Reflections on MLK's Assassination and Ongoing Social Injustices

00:52:21
Speaker
I wonder as we near a conclusion to this conversation, Anthony, you just referred to
00:52:33
Speaker
Well, you just called our attention to Jordan's reference to no next predictable, right? This sort of chaotic or not scripted imagining of futurity
00:52:55
Speaker
I wonder if you can give us some way to think about the very last lines of the poem, because if I were to read on from there, she says, in between no next predictable, except for wild reversal, hearse rehearsal, bleach the black long lunging, ritual of fright, insanity, and more, deplorable abortion, more and more.
00:53:25
Speaker
Those are very hard lines for me to follow and aware, to make sense of. And maybe I'm interested in the way they sound. And it's clear to me that there's some kind of play on words and sounds happening, for instance, in that phrase, reversal, hearse, rehearsal.
00:53:50
Speaker
There's some interesting play happening on the oar sound in a deplorable abortion more and more. What else do you think about as you hear the final lines of this poem, Anthony? I think here it's helpful to de-exceptionalize King and to put him back in the context of the 1960s and of what once upon a time was called the Black Freedom Movement.
00:54:20
Speaker
And there, think about just the many deaths that happened. One reason that cities blew up in 1968 after King's assassination is that before his assassination had been Medgar Evers' assassination, had been Malcolm X's assassination, had been the murders of many civil rights workers and maimings, beatings on national television. And just the sense that, look,
00:54:49
Speaker
King, who was despised in his time despite what people would have you believe now, seemed like kind of the last hope, I think, for many people.
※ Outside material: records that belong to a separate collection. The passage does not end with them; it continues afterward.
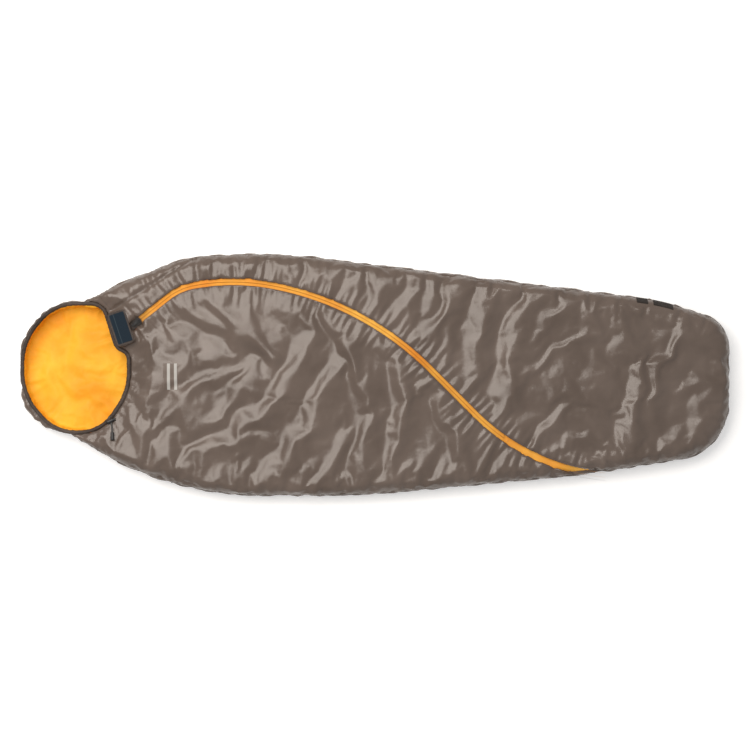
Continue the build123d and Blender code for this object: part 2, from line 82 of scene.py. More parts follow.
def set_points(mesh, co):
    mesh.vertices.foreach_set("co", np.asarray(co, dtype=np.float32).ravel())
    mesh.update()


def make_object(name, mesh):
    obj = bpy.data.objects.new(name, mesh)
    bpy.context.scene.collection.objects.link(obj)
    return obj


def joined_copy(name, node_names):
    """One new mesh that holds copies of several CAD nodes."""
    bm = bmesh.new()
    for node in node_names:
        bm.from_mesh(NODES[node].data)
    mesh = bpy.data.meshes.new(name)
    bm.to_mesh(mesh)
    bm.free()
    return make_object(name, mesh)


def apply_all(obj):
    """Turns an object with modifiers into its final plain mesh."""
    depsgraph = bpy.context.evaluated_depsgraph_get()
    final = bpy.data.meshes.new_from_object(obj.evaluated_get(depsgraph))
    old = obj.data
    obj.modifiers.clear()
    obj.data = final
    if old.users == 0:
        bpy.data.meshes.remove(old)
    return obj


def voxel_skin(name, node_names, size):
    obj = joined_copy(name, node_names)
    remesh = obj.modifiers.new("remesh", "REMESH")
    remesh.mode = "VOXEL"
    remesh.voxel_size = size
    return apply_all(obj)


def smooth_shade(obj):
    obj.data.polygons.foreach_set("use_smooth", [True] * len(obj.data.polygons))


def mesh_object(name, verts, faces, weld=0.0):
    """A smooth new object whose faces all point outwards; weld joins points that near."""
    mesh = bpy.data.meshes.new(name)
    mesh.from_pydata([tuple(v) for v in verts], [], faces)
    bm = bmesh.new()
    bm.from_mesh(mesh)
    if weld:
        bmesh.ops.remove_doubles(bm, verts=bm.verts, dist=weld)
    bmesh.ops.recalc_face_normals(bm, faces=bm.faces)
    bm.to_mesh(mesh)
    bm.free()
    obj = make_object(name, mesh)
    smooth_shade(obj)
    return obj


def surface_of(node_names):
    """A tree that finds the nearest surface point over several CAD nodes."""
    bm = bmesh.new()
    for node in node_names:
        bm.from_mesh(NODES[node].data)
    tree = BVHTree.FromBMesh(bm)
    bm.free()
    return tree


def nearest_distance(tree, points):
    return np.array([tree.find_nearest(Vector(p))[3] for p in points])


def face_arrays(mesh):
    count = len(mesh.polygons)
    centre = np.empty(count * 3)
    normal = np.empty(count * 3)
    mesh.polygons.foreach_get("center", centre)
    mesh.polygons.foreach_get("normal", normal)
    return centre.reshape(-1, 3), normal.reshape(-1, 3)


def smooth_noise(points, scale, seed=0.0):
    """Perlin noise in -1..1 at each point; scale is the size of one bump."""
    shift = Vector((seed * 17.3, seed * 5.1, seed * 9.7))
    return np.array([noise.noise(Vector(p) / scale + shift) for p in points])


def fall(distance, reach):
    """1 at no distance, easing to 0 at reach."""
    t = np.clip(1 - np.asarray(distance) / reach, 0, 1)
    return t * t * (3 - 2 * t)


# ------------------------------------------------------------------ routes
def turtle(start, heading, steps, spacing):
    """Points and headings along runs, each (length,) or (radius, turn in degrees)."""
    x, y = start
    angle = math.radians(heading)
    points, headings = [(x, y)], [angle]
    for step in steps:
        length = step[0] if len(step) == 1 else step[0] * abs(math.radians(step[1]))
        count = max(1, round(length / spacing))
        turn = 0 if len(step) == 1 else math.radians(step[1]) / count
        for _ in range(count):
            angle += turn / 2
            x += length / count * math.cos(angle)
            y += length / count * math.sin(angle)
            angle += turn / 2
            points.append((x, y))
            headings.append(angle)
    return np.array(points), np.array(headings)


def rounded_loop(corners, spacing):
    """Even points along a closed outline whose corners (x, y, radius) are rounded."""
    rough = []
    count = len(corners)
    for i, (x, y, radius) in enumerate(corners):
        here = Vector((x, y))
        to_before = (Vector(corners[i - 1][:2]) - here).normalized()
        to_after = (Vector(corners[(i + 1) % count][:2]) - here).normalized()
        half = to_before.angle(to_after) / 2
        reach = radius / math.tan(half)
        a, b = here + to_before * reach, here + to_after * reach
        middle = here + (to_before + to_after).normalized() * (radius / math.sin(half))
        start = math.atan2(a.y - middle.y, a.x - middle.x)
        sweep = math.atan2(b.y - middle.y, b.x - middle.x) - start
        sweep = (sweep + math.pi) % (2 * math.pi) - math.pi
        for k in range(17):
            angle = start + sweep * k / 16
            rough.append(middle + radius * Vector((math.cos(angle), math.sin(angle))))
    rough.append(rough[0])
    line = np.array([p[:] for p in rough])
    run = np.concatenate([[0], np.cumsum(np.linalg.norm(np.diff(line, axis=0), axis=1))])
    even = np.arange(0, run[-1], spacing)
    return np.stack([np.interp(even, run, line[:, 0]), np.interp(even, run, line[:, 1])], axis=1)


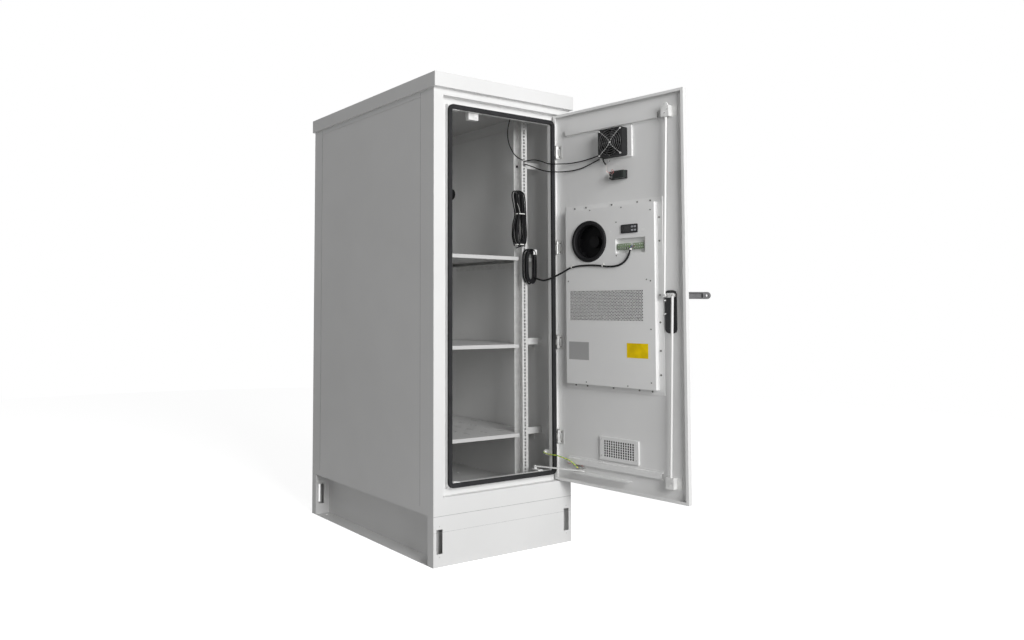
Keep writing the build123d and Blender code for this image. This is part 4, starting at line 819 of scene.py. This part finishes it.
def wound(wide, narrow, shares, layers, tilt):
    """A hank's turns: each turn's outline lies between the wide and the narrow one, on its own layer."""
    points = []
    for turn, (share, layer) in enumerate(zip(shares, layers)):
        step = (layers[1] - layers[0]) / len(wide)
        for index, ((wide_x, wide_z), (narrow_x, narrow_z)) in enumerate(zip(wide, narrow)):
            wave = tilt * math.sin(1.9 * turn + 0.8 * index)
            points.append(inside(wide_x + (narrow_x - wide_x) * share + wave, layer + step * index,
                                 wide_z + (narrow_z - wide_z) * share + 0.8 * wave))
    return points


def strap(bm, x, y, z, half_x, half_y, thick=1.1, wide=4.0):
    """A flat tie drawn round a bundle, longer across than deep."""
    centre = inside(x, y, z)
    made = len(bm.verts)
    ring(bm, centre, UPWARD, half_x, thick, wide, sides=4, steps=32)
    bm.verts.ensure_lookup_table()
    bmesh.ops.scale(bm, vec=(1.0, half_y / half_x, 1.0), verts=bm.verts[made:],
                    space=Matrix.Translation(-centre))


LONG_HANK_WIDE = [
    (168, 1313), (153, 1345), (152, 1378), (158, 1420), (173, 1455), (162, 1505), (153, 1545), (163, 1564),
    (185, 1561), (204, 1548), (210, 1515), (214, 1455), (217, 1420), (224, 1368), (217, 1322), (196, 1308)]
LONG_HANK_NARROW = [
    (182, 1332), (179, 1350), (179, 1378), (180, 1420), (185, 1455), (181, 1500), (175, 1532), (180, 1547),
    (189, 1549), (197, 1536), (197, 1510), (202, 1455), (199, 1420), (199, 1370), (199, 1338), (191, 1328)]
SHORT_HANK_WIDE = [
    (232, 1149), (218, 1168), (216, 1200), (216, 1240), (218, 1275), (228, 1296), (246, 1301), (264, 1294),
    (274, 1272), (276, 1238), (275, 1200), (272, 1166), (262, 1148), (247, 1141)]
SHORT_HANK_NARROW = [
    (243, 1166), (239, 1178), (237, 1205), (237, 1238), (239, 1262), (243, 1276), (251, 1281), (259, 1276),
    (262, 1262), (263, 1235), (263, 1204), (262, 1178), (259, 1166), (251, 1160)]


def cable_hanks():
    """Both hanks with their ties and tags."""
    bm = bmesh.new()
    strap(bm, 193, -404, 1457, 27.0, 17.5)
    wire(bm, [inside(177, -421, 1459), inside(170, -424, 1474), inside(166, -423, 1490),
              inside(160, -421, 1502)], 0.0016)
    strap(bm, 192, -404, 1318, 29.0, 17.0)
    wire(bm, [inside(214, -417, 1319), inside(219, -420, 1316), inside(226, -421, 1304)], 0.0016)
    ties = piece_from(bm, "hank_ties", tie_white, "cabinet")
    points = wound(LONG_HANK_WIDE, LONG_HANK_NARROW,
                   (0.0, 0.7, 0.25, 0.95, 0.5, 0.1, 0.8, 0.35, 1.0, 0.6, 0.18),
                   [-392.0 - 2.5 * turn for turn in range(11)], 2.2)
    points += [inside(178, -419, 1313), inside(166, -420, 1304), inside(155, -419, 1301)]
    free_cord("cable_hank_long", points, 0.0055, cable_black, "cabinet",
              ("cable_hank_upper",))
    tag = tiles("hank_tag", [(inside(256, -421.2, 1275), inside(277, -420.4, 1298))], sticker_white,
                "cabinet")
    points = wound(SHORT_HANK_WIDE, SHORT_HANK_NARROW, (0.0, 0.45, 0.9, 0.2, 0.66, 0.1),
                   [-393.0 - 4.7 * turn for turn in range(6)], 1.0)
    free_cord("cable_hank_short", points, 0.007, cable_black, "cabinet",
              ("cable_hank_lower",))


outlet_grille()
cooler_screws()
cooler_fittings()
terminal_details()
fan_finger_guard()
thermostat_switch()
door_wiring()
latch_details()
hinge_screws()
vent_details()
louvre_hoods()
cabinet_fixings()
earth_fittings()
cable_hanks()

# Floor, world and light


def lay_floor():
    bm = bmesh.new()
    bmesh.ops.create_circle(bm, cap_ends=True, segments=64, radius=7.0)
    mesh = bpy.data.meshes.new("studio_floor")
    bm.to_mesh(mesh)
    bm.free()
    floor = bpy.data.objects.new("studio_floor", mesh)
    bpy.context.collection.objects.link(floor)
    finish = bpy.data.materials.new("pale_floor")
    finish.use_nodes = True
    tree = finish.node_tree
    tree.nodes.clear()
    out = tree.nodes.new("ShaderNodeOutputMaterial")
    matt = tree.nodes.new("ShaderNodeBsdfDiffuse")
    matt.inputs["Color"].default_value = (0.85, 0.85, 0.85, 1.0)
    bounce = tree.nodes.new("ShaderNodeBsdfDiffuse")
    bounce.inputs["Color"].default_value = (0.45, 0.45, 0.45, 1.0)
    lift = tree.nodes.new("ShaderNodeEmission")
    lift.inputs["Strength"].default_value = 0.8
    lifted = tree.nodes.new("ShaderNodeAddShader")
    ray = tree.nodes.new("ShaderNodeLightPath")
    seen = tree.nodes.new("ShaderNodeMath")
    seen.operation = "ADD"
    seen_all = tree.nodes.new("ShaderNodeMath")
    seen_all.operation = "ADD"
    seen_all.use_clamp = True
    mix = tree.nodes.new("ShaderNodeMixShader")
    tree.links.new(ray.outputs["Is Camera Ray"], seen.inputs[0])
    tree.links.new(ray.outputs["Is Glossy Ray"], seen.inputs[1])
    tree.links.new(seen.outputs[0], seen_all.inputs[0])
    tree.links.new(ray.outputs["Is Transmission Ray"], seen_all.inputs[1])
    tree.links.new(matt.outputs[0], lifted.inputs[0])
    tree.links.new(lift.outputs[0], lifted.inputs[1])
    tree.links.new(seen_all.outputs[0], mix.inputs["Fac"])
    tree.links.new(bounce.outputs[0], mix.inputs[1])
    tree.links.new(lifted.outputs[0], mix.inputs[2])
    tree.links.new(mix.outputs[0], out.inputs["Surface"])
    mesh.materials.append(finish)


def light_room():
    world = bpy.data.worlds.new("studio")
    world.use_nodes = True
    bpy.context.scene.world = world
    tree = world.node_tree
    tree.nodes.clear()
    out = tree.nodes.new("ShaderNodeOutputWorld")
    fill = tree.nodes.new("ShaderNodeBackground")
    fill.inputs["Strength"].default_value = 0.2
    white = tree.nodes.new("ShaderNodeBackground")
    white.inputs["Strength"].default_value = 1.0
    for background in (fill, white):
        background.inputs["Color"].default_value = (1.0, 1.0, 1.0, 1.0)
    ray = tree.nodes.new("ShaderNodeLightPath")
    seen = tree.nodes.new("ShaderNodeMath")
    seen.operation = "ADD"
    seen_all = tree.nodes.new("ShaderNodeMath")
    seen_all.operation = "ADD"
    seen_all.use_clamp = True
    mix = tree.nodes.new("ShaderNodeMixShader")
    tree.links.new(ray.outputs["Is Camera Ray"], seen.inputs[0])
    tree.links.new(ray.outputs["Is Glossy Ray"], seen.inputs[1])
    tree.links.new(seen.outputs[0], seen_all.inputs[0])
    tree.links.new(ray.outputs["Is Transmission Ray"], seen_all.inputs[1])
    tree.links.new(seen_all.outputs[0], mix.inputs["Fac"])
    tree.links.new(fill.outputs[0], mix.inputs[1])
    tree.links.new(white.outputs[0], mix.inputs[2])
    tree.links.new(mix.outputs[0], out.inputs["Surface"])
    soft_box("key_box", (-0.7, -5.2, 2.45), (0.05, -0.5, 1.0), 2.4, 212.0)


def soft_box(name, place, aim, size, power):
    lamp = bpy.data.lights.new(name, "AREA")
    lamp.shape = "SQUARE"
    lamp.size = size
    lamp.energy = power
    box = bpy.data.objects.new(name, lamp)
    bpy.context.collection.objects.link(box)
    away = Vector(aim) - Vector(place)
    box.matrix_world = Matrix.Translation(place) @ away.to_track_quat("-Z", "Y").to_matrix().to_4x4()


lay_floor()
light_room()
bpy.context.scene.view_settings.view_transform = "Standard"
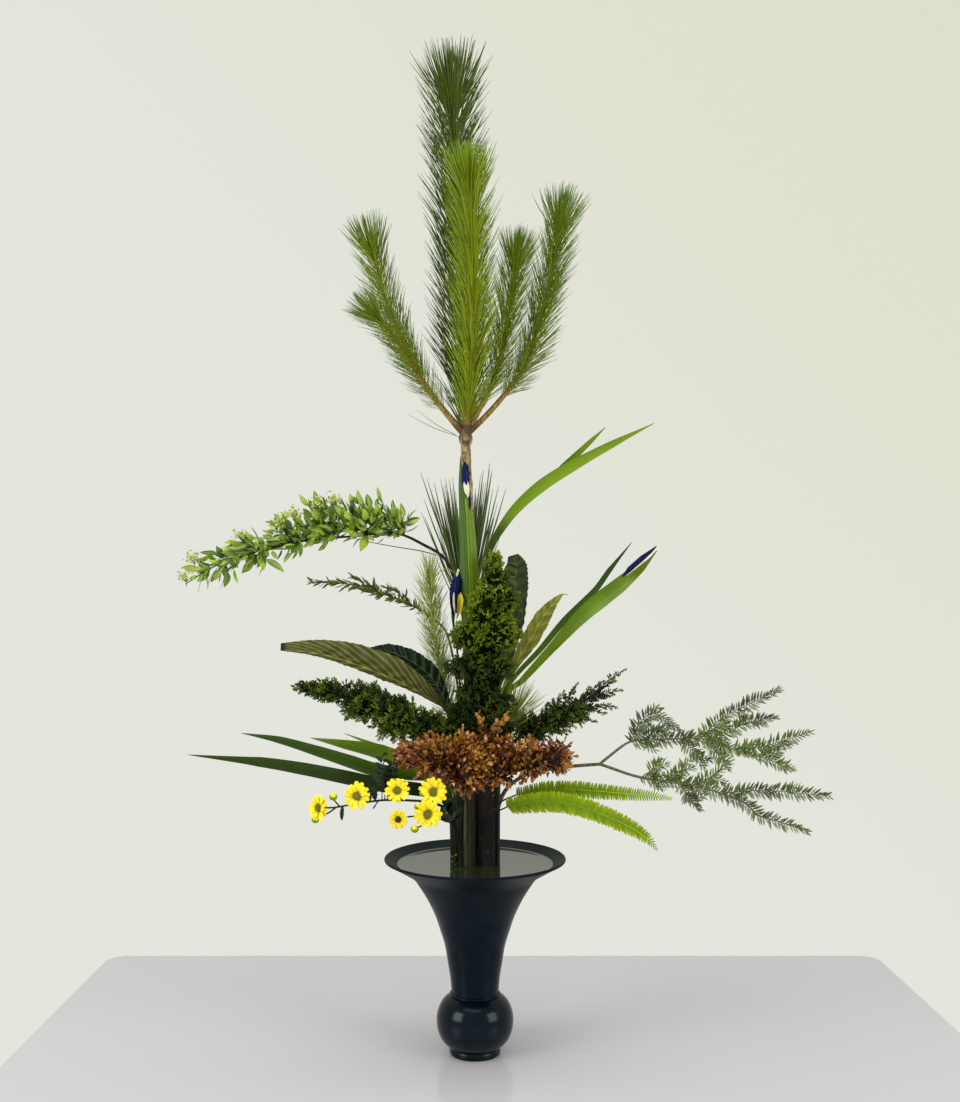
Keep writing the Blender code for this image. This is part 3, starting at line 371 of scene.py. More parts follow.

And so the only next predictable is, while reversal, the kind of turning back of the so-called gains of the 60s,
00:55:12
Speaker
hearse, that is the more funerals, more rehearsals, this kind of the sense of going through the emotions without a kind of clear sense of where this was all going to end up. So from there, just to skip down to those lines that you asked about, I think that this is still in that the only other thing that's predictable
00:55:41
Speaker
the ritual of fright, insanity, and more deplorable abortion. Abortion, I think, there isn't referring to, I mean, abortions in the sense of terminating pregnancy had been happening. But I think that the reference there is calling back the word stop and is calling back the stop specifically in the sense of
00:56:08
Speaker
That feeling that what had been happening with the civil rights movement was being prematurely ended It reminds me of the Destroying the weekly freedom growing fruit right that kind of idea to go all the way back to the beginning. Yeah Yes, I think that there's no way to stop it, but there's no way to stop this
00:56:34
Speaker
artificial ending from happening. That in other words, at the end of the first section, we talked about those lines, death by men by more than you or I can stop. Those men, the ones destroying the weakly growing freedom are going to keep doing that. And therefore, there will be more deplorable abortion more and more.
00:57:00
Speaker
that there's just going to be this pattern of how does Stevie Wonder put it? You killed all our leaders. This is from the song, Big Brother. I think that that's what Jordan is evoking, and it's really a, it's a memorial. It's very much a poem of grief.
00:57:23
Speaker
and a poem of grief without the consolation of mourning. It's not the consolation of, yes, but a brighter day is dawning. Yes, but we'll have our freedom nonetheless. It refuses that kind of gesture of optimism that I think most of us would, without thinking much about it, turn to. Someone is suffering. Oh, you'll feel better in time. Oh, don't worry.
00:57:53
Speaker
This is just saying, nope, it's just going to get, keep being this bad. And there's nothing we can do about it, but share afternoons of mourning with one another.
00:58:03
Speaker
Well, that's a beautiful place, I think, for us to draw to a conclusion, Anthony, except that it occurs to me we've heard the poem once in June Jordan's voice. And I wonder if you wouldn't mind closing us out today by reading the poem one more time in your own voice. I'd be happy to. In memoriam, Martin Luther King, Jr.
00:58:33
Speaker
Honey, people, murder, mercy, USA, the milkman, turned to monsters, teach to kill, to violate, pull down, destroy, the weekly freedom-growing fruit from being born. America. Tomorrow, yesterday, rip, rape, exacerbate, despoil, disfigure, crazy, running, threat, the deadly thrall, appalled, belief, dispel, the wildlife burn, the breast, the onward tongue,
00:59:01
Speaker
the outward hand, the form, the normal ranting riot, sunshine, shelter, wreck of darkness, derogate, delimit, blank, explode, deprive, assassinate, and batten up like bullets, fatten up, the raving green, reactivate, a springtime, terrorizing, death by men, by more than you or I can stop. Two.
00:59:26
Speaker
They sleep who know a regulated place, or pulse, or tire, changing sky, according to some universal stage direction, obvious like shore-washed shells. We share an afternoon of mourning in between no next predictable except for wild reversal, hearse, rehearsal, bleach, the black long lunging, ritual of fright, insanity, and more deplorable abortion, more and more.
00:59:57
Speaker
Well, Anthony Reed, thank you very much. It was my pleasure genuinely to share this afternoon of mourning with you. And I want to thank you for coming on the podcast. Thank you so much for having me and for talking about poetry with me. What could be better than that? All right. Thanks, everyone. More soon. Bye now.